Benchmarking In Silico Tools for Cysteine p K a Prediction.
Ernest Awoonor-WilliamsAndrei A GolosovViktor HornakPublished in: Journal of chemical information and modeling (2023)
Accurate estimation of the p K a 's of cysteine residues in proteins could inform targeted approaches in hit discovery. The p K a of a targetable cysteine residue in a disease-related protein is an important physiochemical parameter in covalent drug discovery, as it influences the fraction of nucleophilic thiolate amenable to chemical protein modification. Traditional structure-based in silico tools are limited in their predictive accuracy of cysteine p K a 's relative to other titratable residues. Additionally, there are limited comprehensive benchmark assessments for cysteine p K a predictive tools.
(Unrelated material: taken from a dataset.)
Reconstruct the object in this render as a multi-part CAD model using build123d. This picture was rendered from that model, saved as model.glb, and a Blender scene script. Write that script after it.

This raises the need for extensive assessment and evaluation of methods for cysteine p K a prediction. Here, we report the performance of several computational p K a methods, including single-structure and ensemble-based approaches, on a diverse test set of experimental cysteine p K a 's retrieved from the PKAD database. The dataset consisted of 16 wildtype and 10 mutant proteins with experimentally measured cysteine p K a values. Our results highlight that these methods are varied in their overall predictive accuracies. Among the test set of wildtype proteins evaluated, the best method (MOE) yielded a mean absolute error of 2.3 p K units, highlighting the need for improvement of existing p K a methods for accurate cysteine p K a estimation. Given the limited accuracy of these methods, further development is needed before these approaches can be routinely employed to drive design decisions in early drug discovery efforts.